La evaluación del centro tiene mucho que ver con el perfeccionamiento de los profesores. Porque la evaluación permitirá a los profesionales conocer críticamente el alcance educativo de su acción. Y desde esa comprensión surgirá un perfeccionamiento ajustado a la situación y fácilmente dirigible al cambio y a la transformación.

Las conexiones de la evaluación con la mejora del centro han de ser estudiadas con sumo cuidado. Para entender por qué vías se pueden establecer. Y para que se hagan efectivas estas vías en la práctica. Los efectos benefactores de la evaluación pueden ser anulados con facilidad:

1- Descalificando el proceso mismo de evaluación como poco científico o poco significativo.
2- Atribuyendo los resultados de la evaluación a diversas causas que eximen de tenerlos en cuenta.
3- Manipulando las conclusiones que puedan extraerse del proceso de evaluación.

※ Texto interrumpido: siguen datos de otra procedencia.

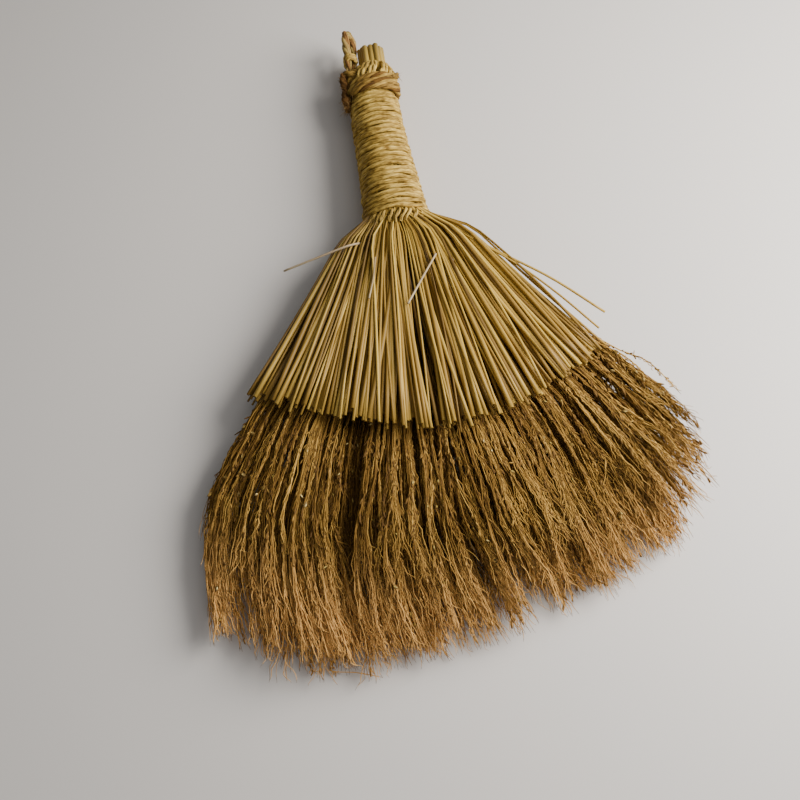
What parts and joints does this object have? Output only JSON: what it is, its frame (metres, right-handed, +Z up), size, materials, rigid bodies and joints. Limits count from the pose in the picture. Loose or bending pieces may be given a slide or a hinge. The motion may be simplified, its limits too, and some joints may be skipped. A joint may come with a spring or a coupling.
{
  "type": "hand broom",
  "caption": "Hand broom of bound broomcorn with a cord-wound handle, a stitched neck, a fanned straw skirt and brush, and a rope loop to hang it by.",
  "frame": {"origin": "middle of the underside, where the broom lies on the floor on its back", "axes": "+Y along the handle towards its top end and the hanging loop, +X to the right seen from above with the handle up, +Z up from the floor"},
  "size_m": [0.2748, 0.4134, 0.0421],
  "materials": {
    "broomcorn": "dry plant fibre, golden brown, matte",
    "stem_straw": "smooth dry stems, pale yellow, low sheen",
    "cut_straw": "smooth dry stalks, greenish yellow to tan, low sheen",
    "pale_cord": "pale twisted plant-fibre cord, matte",
    "brown_rope": "coarse brown plant-fibre rope, matte",
    "loop_fibre": "coarse twisted tan rope, matte"
  },
  "bodies": {
    "broom": {"stalk_stem_01": "stem_straw", "stalk_stem_02": "stem_straw", "stalk_stem_03": "stem_straw", "stalk_stem_04": "stem_straw", "stalk_stem_05": "stem_straw", "stalk_stem_06": "stem_straw", "stalk_stem_07": "stem_straw", "stalk_stem_08": "stem_straw", "stalk_stem_09": "stem_straw", "stalk_stem_10": "stem_straw", "stalk_stem_11": "stem_straw", "stalk_stem_12": "stem_straw", "stalk_stem_13": "stem_straw", "stalk_stem_14": "stem_straw", "stalk_stem_15": "stem_straw", "stalk_stem_16": "stem_straw", "stalk_stem_17": "stem_straw", "stalk_stem_18": "stem_straw", "stalk_stem_19": "stem_straw", "stalk_head_01": "broomcorn", "stalk_head_02": "broomcorn", "stalk_head_03": "broomcorn", "stalk_head_04": "broomcorn", "stalk_head_05": "broomcorn", "stalk_head_06": "broomcorn", "stalk_head_07": "broomcorn", "stalk_head_08": "broomcorn", "stalk_head_09": "broomcorn", "stalk_head_10": "broomcorn", "stalk_head_11": "broomcorn", "stalk_head_12": "broomcorn", "stalk_head_13": "broomcorn", "stalk_head_14": "broomcorn", "stalk_head_15": "broomcorn", "stalk_head_16": "broomcorn", "stalk_head_17": "broomcorn", "stalk_head_18": "broomcorn", "stalk_head_19": "broomcorn", "handle_straws": "cut_straw", "front_straw_sheaf_01": "cut_straw", "front_straw_sheaf_02": "cut_straw", "front_straw_sheaf_03": "cut_straw", "front_straw_sheaf_04": "cut_straw", "front_straw_sheaf_05": "cut_straw", "front_straw_sheaf_06": "cut_straw", "front_straw_sheaf_07": "cut_straw", "front_straw_sheaf_08": "cut_straw", "back_straw_sheaf_01": "cut_straw", "back_straw_sheaf_02": "cut_straw", "back_straw_sheaf_03": "cut_straw", "back_straw_sheaf_04": "cut_straw", "handle_winding": "pale_cord", "top_stitching": "pale_cord", "neck_stitching": "pale_cord", "stalk_tie_upper": "pale_cord", "stalk_tie_lower": "pale_cord", "collar_rope": "brown_rope", "loop_knot": "brown_rope", "loop_tail": "brown_rope"},
    "hanging_loop": {"hanging_loop": "loop_fibre"}
  },
  "joints": [
    {"name": "hanging_loop_flex", "type": "hinge", "parent": "broom", "child": "hanging_loop", "pos_m": [-0.02636, 0.17693, 0.01954], "axis": [-0.4848, 0, 0.8746], "range_deg": [0, 75], "stiffness_Nm_per_rad": 0.01}
  ]
}
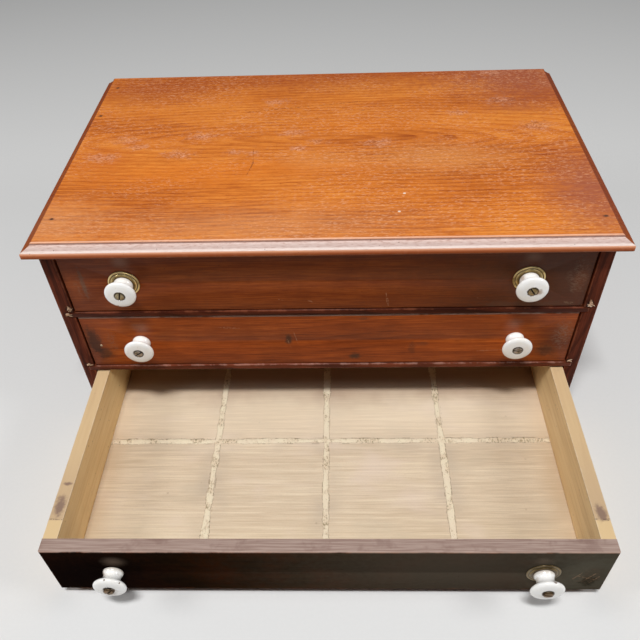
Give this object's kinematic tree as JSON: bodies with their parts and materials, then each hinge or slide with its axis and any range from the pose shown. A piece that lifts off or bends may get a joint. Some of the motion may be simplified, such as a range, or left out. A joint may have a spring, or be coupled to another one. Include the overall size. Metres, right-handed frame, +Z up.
{
  "type": "table-top chest of drawers",
  "caption": "Low wooden cabinet with a moulded top and shallow full-width drawers on wooden runners, each pulled by a pair of round ceramic knobs.",
  "frame": {"origin": "centre of the underside of the case", "axes": "+Z up, +X to the right as seen from the front, the drawers open towards -Y"},
  "size_m": [0.56, 0.5709, 0.266],
  "materials": {
    "top_mahogany": "worn satin polish",
    "case_mahogany": "worn satin polish",
    "front_mahogany": "worn satin polish",
    "drawer_side_pine": "bare, darkened with age",
    "drawer_bottom_pine": "bare, darkened with age",
    "carcass_pine": "bare, darkened with age",
    "white_ceramic": "glossy glaze",
    "old_brass": "dull, tarnished"
  },
  "bodies": {
    "case": {"back_panel": "carcass_pine", "bottom_board": "carcass_pine", "case_side_left": "case_mahogany", "case_side_right": "case_mahogany", "kicker_left": "carcass_pine", "kicker_right": "carcass_pine", "rail_1": "case_mahogany", "rail_2": "case_mahogany", "runner_1_left": "carcass_pine", "runner_1_right": "carcass_pine", "runner_2_left": "carcass_pine", "runner_2_right": "carcass_pine", "stop_1_left": "carcass_pine", "stop_1_right": "carcass_pine", "stop_2_left": "carcass_pine", "stop_2_right": "carcass_pine", "stop_3_left": "carcass_pine", "stop_3_right": "carcass_pine", "top_board": "top_mahogany", "top_rail": "case_mahogany"},
    "drawer_1": {"drawer_1_back": "drawer_side_pine", "drawer_1_bottom": "drawer_bottom_pine", "drawer_1_front": "front_mahogany", "drawer_1_knobs": "white_ceramic", "drawer_1_plates": "old_brass", "drawer_1_screws": "old_brass", "drawer_1_side_left": "drawer_side_pine", "drawer_1_side_right": "drawer_side_pine"},
    "drawer_2": {"drawer_2_back": "drawer_side_pine", "drawer_2_bottom": "drawer_bottom_pine", "drawer_2_front": "front_mahogany", "drawer_2_knobs": "white_ceramic", "drawer_2_screws": "old_brass", "drawer_2_side_left": "drawer_side_pine", "drawer_2_side_right": "drawer_side_pine"},
    "drawer_3": {"drawer_3_back": "drawer_side_pine", "drawer_3_bottom": "drawer_bottom_pine", "drawer_3_front": "front_mahogany", "drawer_3_knobs": "white_ceramic", "drawer_3_plates": "old_brass", "drawer_3_screws": "old_brass", "drawer_3_side_left": "drawer_side_pine", "drawer_3_side_right": "drawer_side_pine"}
  },
  "joints": [
    {"name": "drawer_1_slide", "type": "slide", "parent": "case", "child": "drawer_1", "axis": [0, -1, 0], "range_m": [0, 0.27]},
    {"name": "drawer_2_slide", "type": "slide", "parent": "case", "child": "drawer_2", "axis": [0, -1, 0], "range_m": [0, 0.27]},
    {"name": "drawer_3_slide", "type": "slide", "parent": "case", "child": "drawer_3", "axis": [0, -1, 0], "range_m": [-0.215, 0.055]}
  ]
}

Hay quien se opone a que se realicen evaluaciones institucionales. Los argumentos pueden ser de muy diversa naturaleza. Algunos hay que tenerlos en cuenta, porque la evaluación no está exenta de problemas ni de contradicciones. Rod McDonald y Ernest Roe dicen que estos objetores:
Señalan el temor a que los evaluadores no sean competentes o considerados, o que utilicen un criterio equivocado, o que las revisiones cuesten dinero y no sirvan para ningún propósito útil e, incluso, que puedan hacer daño. Las asociaciones del profesorado (se refieren los autores a Australia) también están preocupadas porque podrían utilizarse las evaluaciones para empeorar la situación de los docentes... " (McDonald y Roe, 1991).

El hecho de que existan estos riesgos no ha de impedir que se pongan en marcha evaluaciones, ha de favorecer que se tenga sumo cuidado para hacerlas provechosas.

Diálogo, comprensión y mejora no son tres fases diacrónicamente consecutivas en el marco de la evaluación, sino que interactúan de diversos modos. Mientras se dialoga, se comprende; al comprender, se mejora; la mejoría es conseguir un mayor nivel de diálogo.